Other communities are taking note of housing issues too.

Upper Arlington (you read that correctly) recently passed source-of-income protection. Worthington commissioned a housing needs assessment that showed an acute need for lower cost housing and encouraged zoning changes to allow for duplexes, ADUs, and rowhomes. In a deeply connected regional economy, housing opportunity and access cannot only be a Columbus issue.


Council will hold next public hearing for ‘Zone In’ on Thursday evening

Though the official public comment period has closed, a hearing on ‘Zone In’ will be held on Thursday evening. The meeting is an evaluation of public feedback received by council and will be live-streamed as well. To provide written or verbal testimony of under three minutes, email Kevin McCain by 3pm on the day of the hearing with “written testimony” in your email subject line.

When: Thursday, June 27 at 5:30 PM
Where: Columbus City Council, 90 W. Broad St.


Blackmar, E. (1991). Manhattan for Rent, 1785–1850. Cornell University Press.

Crisis, control, and corollaries in the ghosts of housing past

The current realities of our housing situation often seem new. The media speaks of a “housing crisis” driven chiefly by a supply shortage. This shortage is often characterized as a result of recent underbuilding. But media headlines throughout the 20th century have consistently proclaimed the existence of a “housing crisis.”

The recurrent framing of the core problem of affordable shelter as one of supply is convenient, since the solution to a supply crisis is not to fundamentally change the relationship our society has with housing provision. It’s simply to build more housing.

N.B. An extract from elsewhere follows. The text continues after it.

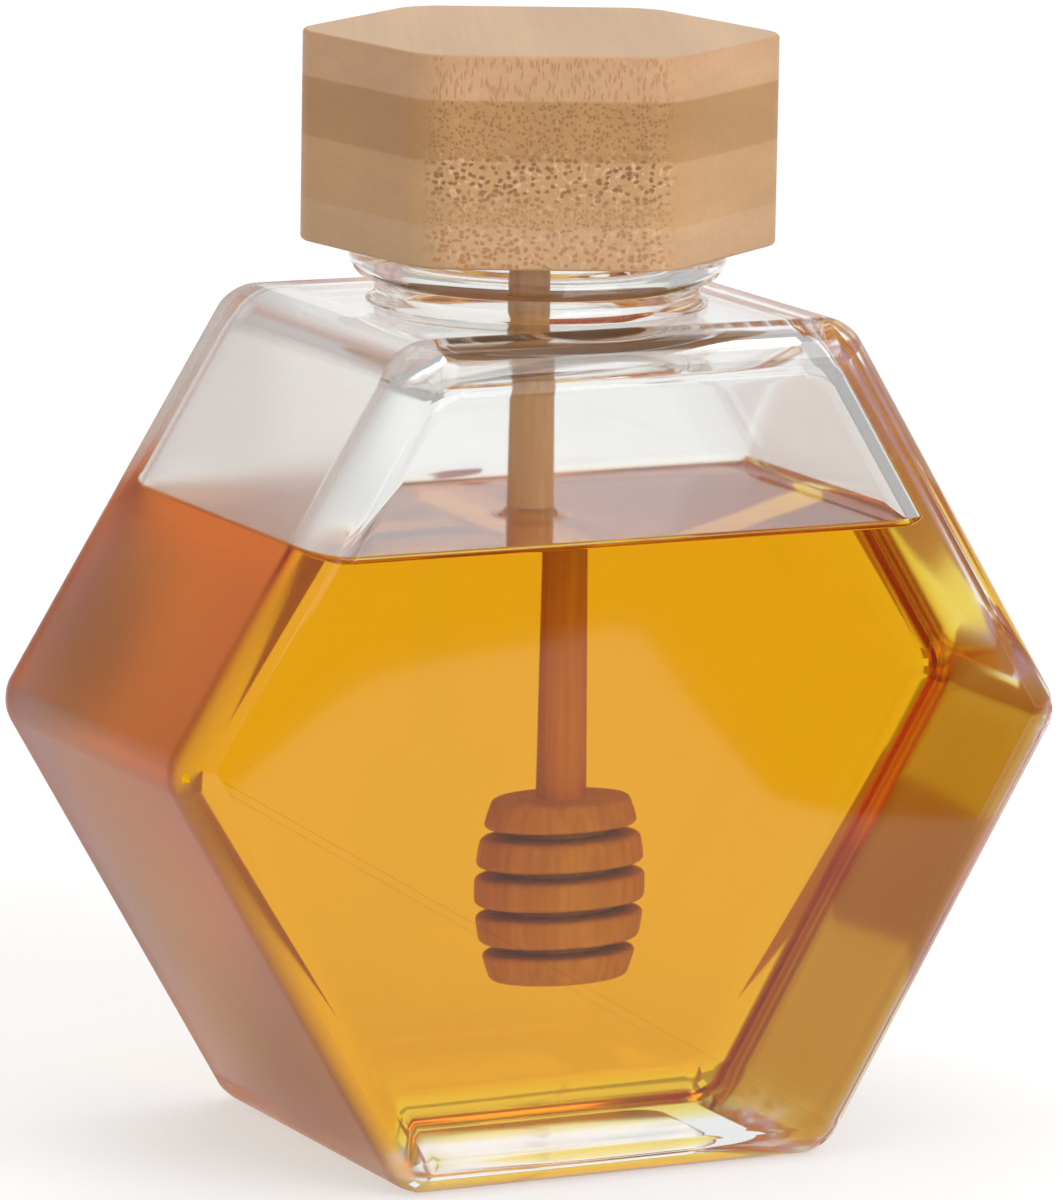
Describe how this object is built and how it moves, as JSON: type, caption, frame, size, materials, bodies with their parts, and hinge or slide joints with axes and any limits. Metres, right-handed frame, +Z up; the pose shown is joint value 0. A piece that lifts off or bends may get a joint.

However, many issues that often seem new in the media are instead long-standing. Historian Elizabeth Blackmar demonstrates this in her 1991 book, Manhattan for Rent, 1785–1850. In this work of history, Blackmar traces the social conditions in pre- and post-revolution New York City that resulted from property relations based around earning profit for investors. This includes many topics that are still fresh in housing discussions today, like the negative aspects of concentrated landownership and differences between more ruthless “financialized” landlords and small-scale operators, who “were not likely to take tenants to court, particularly when wage earners’ rents would not cover the court costs” (p. 245).

One critical argument made by property owners in this period was the supposed neutrality of supply and demand.

According to this thinking, a free market doesn’t discriminate. Instead, it sorts through pricing. Under a “neutral market” framework, tenants are assumed to have “choice” when selecting their residential location, failing to acknowledge both the coercive nature of the housing market (in that one must have shelter, unlike many commodities) and the financial limitations placed upon households.

A second key component of the housing discourse was the reliance on the crisis narrative to achieve regulatory reforms.

In the early 1800s, “newspapers, visitors, and residents reported that they city did not have enough housing” (p. 183). The crisis narrative grew by the 1840s, when “the tone of such complaints had gained a new urgency” (p. 183). Despite the crisis, housing developers were not building housing for the lower classes, “because ‘the opinion…long prevailed that such property was unproductive’” (pp. 184-185).

Like today, “builders responded to their own perceptions of the strength of demand—the purchasing power of particular customers for new dwellings…They also decided how much housing of what kind to build and where to build it on the basis of construction costs” (p. 199). In this history we see the mismatch between actually existing demand for shelter and the effective demand that builders, developers, and investors measure when assessing market conditions.

Many of our contemporary housing struggles have direct corollaries in the past.

For one, consider ongoing pressure to unmask hidden shell company LLCs that own housing as an investment. Blackmar highlights an 1867 law which “required landlords and agents to post their names and addresses conspicuously in their buildings” to achieve the same effect of transparency and accountability (p. 264). This raises the question: Why have landlords tried to anonymize themselves for centuries?

When evaluating arguments in the discourse of housing, we should pay keen attention to how these arguments may be new versions of the same old story of housing control borne out in past experiences.

While supply is a critical component of literally housing more people, the role of power and control of housing infrastructure must be duly considered. Housing insecurity has been an endemic feature of our housing provision system, not an intermittent bug.